Сычик опять склонил головку набок.

— Только об одном прошу тебя: не говори филину, что я тут был. Ух мудрый, и знает он очень много, к тому же мы с ним родственники… но все-таки вы, аисты, большую часть времени проводите на лугах, а все, кто живут в поле или на лугу, обращаются за советом ко мне… — и маленький Чувик взмыл вверх.

— Если окажусь в этой стороне, то я по пути навещу тебя… чу-у-вик… чу-у-уи-ик… — уже издали прокричал сычик, и у Вахур опять вздыбилась шерсть на загривке.

— Ты спишь, Мишка?

— Уснешь тут, как же! Кричат, ухают, будто нельзя галдеть в другом месте.

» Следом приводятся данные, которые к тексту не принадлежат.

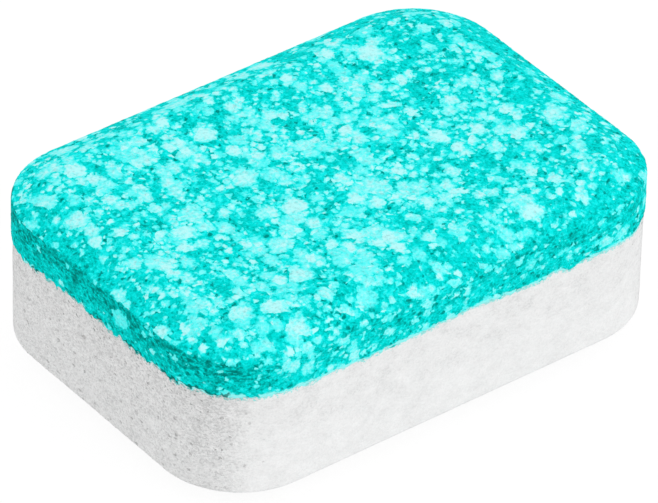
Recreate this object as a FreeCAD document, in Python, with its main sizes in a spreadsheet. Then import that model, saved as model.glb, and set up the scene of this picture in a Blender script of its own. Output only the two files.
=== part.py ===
"""Dishwasher tablet pressed in one die from two powders.

A rounded block lies on its flat underside: a white lower layer, and a turquoise upper layer that is
pressed onto it and stands a hair proud of it all round. Both punches leave a shallow bevel round
their face. Lengths are in millimetres, +X along the tablet, +Y across it and +Z up, with the origin
in the middle of the underside.
"""
import FreeCAD, Part
import math
import os
import Sketcher

# Driving dimensions: name, size and meaning.
SIZES = (
    ("tablet_length", 36.0, "upper layer from end to end"),
    ("tablet_width", 25.6, "upper layer from side to side"),
    ("corner_radius", 5.9, "upright corners of the upper layer"),
    ("layer_step", 0.1, "how far the upper layer stands proud of the lower one"),
    ("lower_wall_height", 7.35, "upright wall of the lower layer, corner to layer line"),
    ("upper_wall_height", 2.6, "upright wall of the upper layer, layer line to shoulder"),
    ("face_bevel_width", 2.5, "bevel round the top face, measured level"),
    ("face_bevel_height", 1.2, "bevel round the top face, measured upright"),
    ("shoulder_radius", 0.3, "worn edge between the upper wall and its bevel"),
    ("face_edge_radius", 2.0, "soft edge between the top face and its bevel"),
    ("base_bevel_width", 2.5, "bevel round the underside, measured level"),
    ("base_bevel_height", 1.3, "bevel round the underside, measured upright"),
    ("heel_radius", 0.4, "round edge between the lower wall and its bevel"),
    ("base_edge_radius", 2.0, "soft edge between the underside and its bevel"),
)

# Two heights closer than this are the same height.
SAME_HEIGHT = 1e-4


def make_sheet(doc):
    """Write each driving dimension into a row of the spreadsheet: its name, its size and its meaning."""
    sheet = doc.addObject("Spreadsheet::Sheet", "Sizes")
    for row, (name, size, meaning) in enumerate(SIZES, start=1):
        sheet.set(f"A{row}", name)
        sheet.set(f"B{row}", str(size))
        sheet.set(f"C{row}", meaning)
        sheet.setAlias(f"B{row}", name)
    doc.recompute()
    return sheet


def ground_plane(body):
    """The body's own level plane through its origin."""
    for feature in body.Origin.OriginFeatures:
        if feature.Role == "XY_Plane":
            return feature
    raise RuntimeError(f"{body.Label} has no level plane")


def draw_outline(sketch, length, width, radius):
    """Draw the tablet's outline: four straight sides joined by quarter circles, centred on the origin.

    The three sizes are expressions. The drawing starts as a rough outline, and its constraints then
    bring it to size.
    """
    half_x = 18.0
    half_y = 13.0
    bend = 6.0
    straights = (
        ((bend - half_x, -half_y), (half_x - bend, -half_y)),
        ((half_x, bend - half_y), (half_x, half_y - bend)),
        ((half_x - bend, half_y), (bend - half_x, half_y)),
        ((-half_x, half_y - bend), (-half_x, bend - half_y)),
    )
    sides = []
    for start, end in straights:
        line = Part.LineSegment(FreeCAD.Vector(*start, 0), FreeCAD.Vector(*end, 0))
        sides.append(sketch.addGeometry(line, False))
    middles = ((1, -1), (1, 1), (-1, 1), (-1, -1))
    corners = []
    for quarter, (sign_x, sign_y) in enumerate(middles):
        middle = FreeCAD.Vector(sign_x * (half_x - bend), sign_y * (half_y - bend), 0)
        circle = Part.Circle(middle, FreeCAD.Vector(0, 0, 1), bend)
        first = math.radians(90 * (quarter - 1))
        last = math.radians(90 * quarter)
        corners.append(sketch.addGeometry(Part.ArcOfCircle(circle, first, last), False))

    # Each side runs smoothly into the corner after it, and that corner into the next side.
    for index, corner in enumerate(corners):
        following = sides[(index + 1) % len(sides)]
        sketch.addConstraint(Sketcher.Constraint("Tangent", sides[index], 2, corner, 1))
        sketch.addConstraint(Sketcher.Constraint("Tangent", corner, 2, following, 1))
    front, right, back, left = sides
    sketch.addConstraint(Sketcher.Constraint("Horizontal", front))
    sketch.addConstraint(Sketcher.Constraint("Horizontal", back))
    sketch.addConstraint(Sketcher.Constraint("Vertical", right))
    sketch.addConstraint(Sketcher.Constraint("Vertical", left))
    for corner, following in zip(corners, corners[1:]):
        sketch.addConstraint(Sketcher.Constraint("Equal", corner, following))
    sketch.addConstraint(Sketcher.Constraint("Symmetric", corners[0], 3, corners[2], 3, -1, 1))
    named = (
        ("length", Sketcher.Constraint("DistanceX", left, 1, right, 1, 2 * half_x), length),
        ("width", Sketcher.Constraint("DistanceY", front, 1, back, 1, 2 * half_y), width),
        ("radius", Sketcher.Constraint("Radius", corners[0], bend), radius),
    )
    for name, constraint, expression in named:
        number = sketch.addConstraint(constraint)
        sketch.renameConstraint(number, name)
        sketch.setExpression(f"Constraints.{name}", expression)


def edges_at(feature, height):
    """Names of a feature's edges that lie level at this height above its body's origin."""
    names = []
    for number, edge in enumerate(feature.Shape.Edges, start=1):
        box = edge.BoundBox
        if abs(box.ZMin - height) < SAME_HEIGHT and abs(box.ZMax - height) < SAME_HEIGHT:
            names.append(f"Edge{number}")
    if not names:
        raise RuntimeError(f"{feature.Label} has no level edges at {height}")
    return names


def press_block(doc, name, length, width, radius, height):
    """A body with an upright block of the tablet's outline, from its origin up."""
    body = doc.addObject("PartDesign::Body", f"{name}_body")
    body.Label = name
    sketch = body.newObject("Sketcher::SketchObject", f"{name}_outline")
    sketch.AttachmentSupport = (ground_plane(body), [""])
    sketch.MapMode = "FlatFace"
    draw_outline(sketch, length, width, radius)
    block = body.newObject("PartDesign::Pad", f"{name}_block")
    block.Profile = sketch
    block.setExpression("Length", height)
    sketch.Visibility = False
    doc.recompute()
    return body, block


def bevel(doc, body, feature, name, rim_height, wide, high):
    """Bevel the rim at this height: the first size runs along the wall, the second along the face."""
    cut = body.newObject("PartDesign::Chamfer", name)
    cut.Base = (feature, edges_at(feature, rim_height))
    cut.ChamferType = "Two distances"
    cut.setExpression("Size", high)
    cut.setExpression("Size2", wide)
    doc.recompute()
    return cut


def soften(doc, body, feature, name, edge_height, radius):
    """Round the level edges at this height."""
    rounding = body.newObject("PartDesign::Fillet", name)
    rounding.Base = (feature, edges_at(feature, edge_height))
    rounding.setExpression("Radius", radius)
    doc.recompute()
    return rounding


def make_lower_layer(doc, sheet):
    """White layer: stands on the floor, bevelled and rounded round its underside, flat on top."""
    body, block = press_block(
        doc,
        "lower_layer",
        "Sizes.tablet_length - 2 * Sizes.layer_step",
        "Sizes.tablet_width - 2 * Sizes.layer_step",
        "Sizes.corner_radius - Sizes.layer_step",
        "Sizes.base_bevel_height + Sizes.lower_wall_height",
    )
    underside = 0.0
    heel = sheet.base_bevel_height
    wide = "Sizes.base_bevel_width"
    high = "Sizes.base_bevel_height"
    cut = bevel(doc, body, block, "base_bevel", underside, wide, high)
    rounded = soften(doc, body, cut, "heel_rounding", heel, "Sizes.heel_radius")
    soften(doc, body, rounded, "base_edge_rounding", underside, "Sizes.base_edge_radius")
    return body


def make_upper_layer(doc, sheet):
    """Turquoise layer: lies on the lower one, with a bevel round its top face."""
    body, block = press_block(
        doc,
        "upper_layer",
        "Sizes.tablet_length",
        "Sizes.tablet_width",
        "Sizes.corner_radius",
        "Sizes.upper_wall_height + Sizes.face_bevel_height",
    )
    body.setExpression("Placement.Base.z", "Sizes.base_bevel_height + Sizes.lower_wall_height")
    shoulder = sheet.upper_wall_height
    face = sheet.upper_wall_height + sheet.face_bevel_height
    wide = "Sizes.face_bevel_width"
    high = "Sizes.face_bevel_height"
    cut = bevel(doc, body, block, "face_bevel", face, wide, high)
    rounded = soften(doc, body, cut, "shoulder_rounding", shoulder, "Sizes.shoulder_radius")
    soften(doc, body, rounded, "face_edge_rounding", face, "Sizes.face_edge_radius")
    return body


def check(doc, bodies):
    """Stop if a feature failed or a layer isn't one valid solid."""
    for item in doc.Objects:
        if "Invalid" in item.State or "Error" in item.State:
            raise RuntimeError(f"{item.Label} failed: {item.State}")
    for body in bodies:
        if body.Shape.isNull() or not body.Shape.isValid() or len(body.Shape.Solids) != 1:
            raise RuntimeError(f"{body.Label} isn't one valid solid")


def main():
    doc = FreeCAD.newDocument("dishwasher_tablet")
    sheet = make_sheet(doc)
    bodies = [make_lower_layer(doc, sheet), make_upper_layer(doc, sheet)]
    doc.recompute()
    check(doc, bodies)
    os.makedirs("parts", exist_ok=True)
    for body in bodies:
        body.Shape.exportStep(f"parts/{body.Label}.step")
        print(body.Label, "volume", round(body.Shape.Volume, 1), "mm3, box", body.Shape.BoundBox)


main()
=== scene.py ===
"""Looks of a pressed dishwasher tablet: white powder below, turquoise granulate above.

Both layers are rebuilt as fine surfaces over their solids' own sizes. The surfaces carry the relief
of the pressed grains, and the wavering line where the two powders meet. Lengths are in millimetres
until a surface is put into its mesh, which is in metres.
"""

import math

import bpy
import numpy as np
from mathutils import Matrix, Vector


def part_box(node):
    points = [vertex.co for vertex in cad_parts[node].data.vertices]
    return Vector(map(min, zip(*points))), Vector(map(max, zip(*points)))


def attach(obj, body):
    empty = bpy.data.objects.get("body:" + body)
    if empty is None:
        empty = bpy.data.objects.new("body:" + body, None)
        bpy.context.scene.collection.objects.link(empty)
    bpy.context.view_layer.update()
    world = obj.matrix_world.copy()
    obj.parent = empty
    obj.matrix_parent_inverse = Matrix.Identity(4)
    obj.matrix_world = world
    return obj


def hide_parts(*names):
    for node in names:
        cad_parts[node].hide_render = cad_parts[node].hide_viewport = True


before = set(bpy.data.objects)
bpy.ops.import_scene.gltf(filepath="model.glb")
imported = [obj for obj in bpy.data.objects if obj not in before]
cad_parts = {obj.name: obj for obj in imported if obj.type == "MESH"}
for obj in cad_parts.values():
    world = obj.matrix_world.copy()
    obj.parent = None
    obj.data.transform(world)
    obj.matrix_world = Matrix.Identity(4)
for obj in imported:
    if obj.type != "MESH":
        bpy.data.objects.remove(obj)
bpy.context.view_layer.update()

MM = 0.001

# Sizes of the solids that their boxes don't give.
CORNER_RADIUS = 5.9
FACE_BEVEL_WIDTH = 2.5
FACE_BEVEL_HEIGHT = 1.2
SHOULDER_RADIUS = 0.3
BASE_BEVEL_WIDTH = 2.5
BASE_BEVEL_HEIGHT = 1.3
HEEL_RADIUS = 0.4

# Half the height over which a bevel eases into its flat face.
FACE_EDGE_BLEND = 0.35

# The granulate's lower lip: its height, and how far the wall turns in along it.
LIP_HEIGHT = 0.28
LIP_DEPTH = 0.10

# How far the lip's edge lies below the solids' line, and how much it falls per millimetre along.
LINE_DROP = 0.28
LINE_FALL = 0.009

# Grains are pressed flat, so they are this many times wider than high.
FLATTENING = 1.25

# Sizes of the grains in the relief, and of the cells that hold the powder's pits.
COARSE_GRAIN = 0.55
FINE_GRAIN = 0.26
POWDER_GRAIN = 0.30
PIT_CELL = 0.95

# Sizes of the grains in the colours, and of the cells that hold dark specks and dark crumbs, which are
# partly painted shade of small crevices.
GROUND_GRAIN = 0.34
GROUND_FINE_GRAIN = 0.15
WHITE_GRAIN = 0.13
SPECK_CELL = 0.38
CRUMB_SHADE_CELL = 0.26

# Depth of the finest relief, which is left to the materials.
GRANULATE_BUMP = 0.03
POWDER_BUMP = 0.075

# Cells along and across each layer's face, and rows down its wall.
UPPER_CELLS = (308, 216)
UPPER_WALL_ROWS = 20
LOWER_CELLS = (280, 196)
LOWER_WALL_ROWS = 40

# How much of a dry, dull surface's gloss is left.
GLOSS = 0.012

# Colours as screen values. A row of stops gives each colour's place on a scale from 0 to 1.
GROUND_STOPS = (
    (0.03, (0, 169, 162)),
    (0.20, (0, 202, 195)),
    (0.40, (0, 220, 213)),
    (0.58, (3, 232, 228)),
    (0.76, (22, 243, 240)),
    (0.95, (56, 250, 248)),
)
FLAKE_STOPS = (
    (0.12, (49, 245, 243)),
    (0.38, (87, 251, 249)),
    (0.66, (128, 253, 252)),
    (0.98, (184, 253, 253)),
)
POWDER_STOPS = (
    (0.05, (217, 217, 217)),
    (0.35, (235, 235, 235)),
    (0.55, (241, 241, 241)),
    (0.95, (251, 251, 251)),
)
# Dark granulate, and painted shade on the near end, which faces away from the lamp.
SMUDGE_AND_SHADE_TEAL = (0, 132, 124)
SPECK_TEAL = (0, 116, 107)
# Dark crumbs, partly painted shade of small crevices along the layer line.
CRUMB_SHADE_TEAL = (0, 90, 82)
RIM_CHALK = (150, 250, 248)
SHADOW = (0, 0, 0)
SIDE_DUST = (130, 244, 240)
END_DUST = (20, 196, 188)
# Painted grey shade in the powder's pits.
PIT_SHADE_GREY = (174, 173, 171)
# Grey crumbs, partly painted shade of small crevices along the layer line.
CRUMB_SHADE_GREY = (120, 126, 122)

# Pale flakes: size, share kept on the face and on the wall, radius, softness, turn and stretch.
FLAKES = (
    (0.32, 0.20, 0.11, 0.54, 0.24, 100.0, 1.05),
    (0.56, 0.35, 0.20, 0.55, 0.20, 40.0, 1.10),
    (1.00, 0.39, 0.20, 0.56, 0.15, 80.0, 1.10),
    (1.60, 0.20, 0.08, 0.53, 0.11, 10.0, 1.05),
)

# Pits in the powder with painted grey shade in them: size of their cells, share kept, radius and
# darkness.
PITS = (
    (0.45, 0.22, 0.21, 0.42),
    (0.95, 0.12, 0.13, 0.60),
)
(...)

— Знаешь, кто прилетал к Келе? Чувик!

— Не глухой, без тебя все знаю! Это дурной признак: там, где прокричал Чувик, только и жди ворон и других стервятников. Чури правильно говорят: если собрался подыхать, пусть убирается отсюда… Ну, попробую соснуть, если получится.

Ночь полностью вступила в свои права. Месяц, казалось, застыл в самой верхней точке неба, тени слились, и время словно остановилось, чтобы никогда больше и не стронуться с места.

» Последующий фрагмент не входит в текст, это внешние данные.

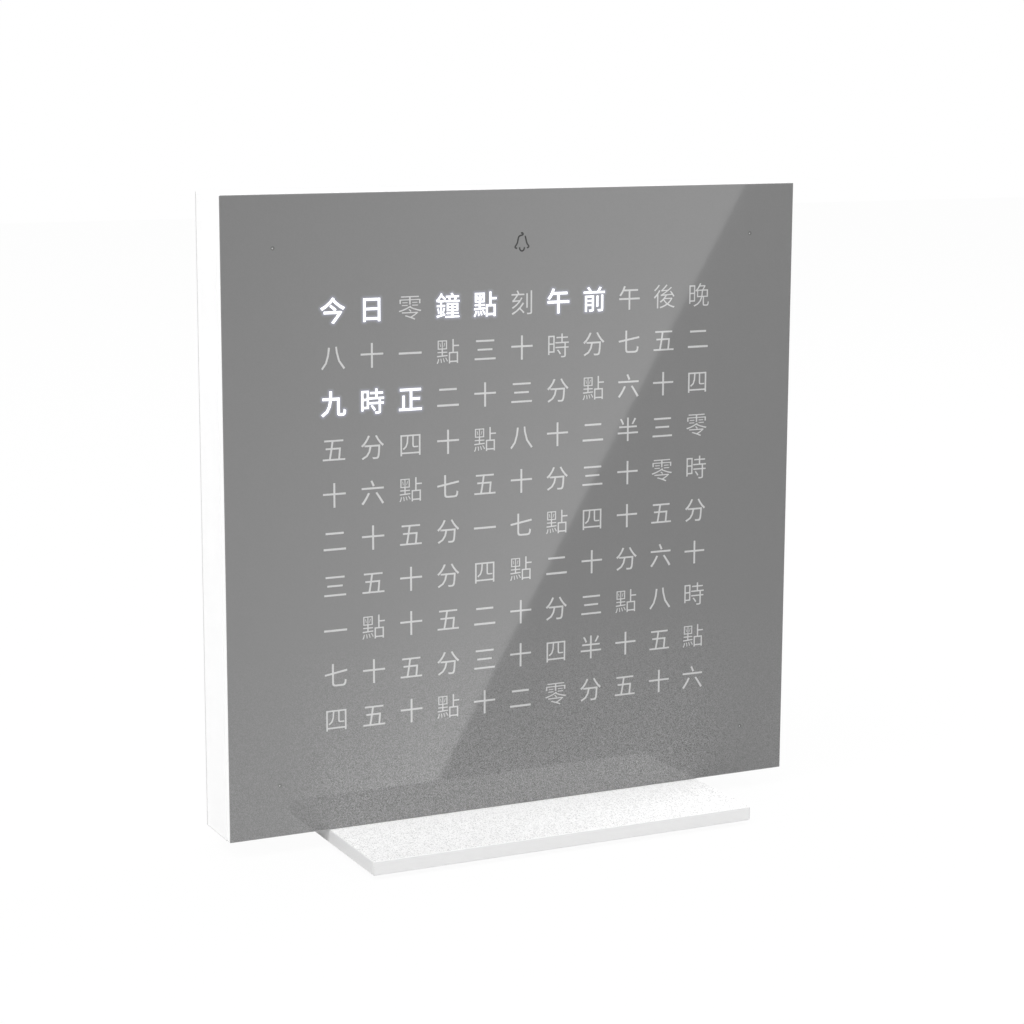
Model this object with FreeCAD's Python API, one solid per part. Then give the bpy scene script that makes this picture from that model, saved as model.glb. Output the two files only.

Для аиста эта ночь оказалась особенно трудной. Весь окружающий мир утратил свою устойчивость, и даже печная труба временами словно кренилась набок. Позднее, кажется, прилетал и филин, но аисту уже было не до него.

— Спишь? — спросил филин, и аист кивнул, но Ух, судя по всему, не улетел, потому что аист еще долго чувствовал на себе его пристальный, жгучий взгляд.

Затем стало светло. Словно и не было рассветной зари, а сразу наступило утро. Во всяком случае, когда аист очнулся, солнце стояло высоко, теперь он не чувствовал боли, только голод мучил его, но затем и голод прошел. Воздух вокруг него клубился жаром, и вроде бы рядом раздавалось какое-то жужжание. Аист сомкнул веки и ждал… И опять настала ночь.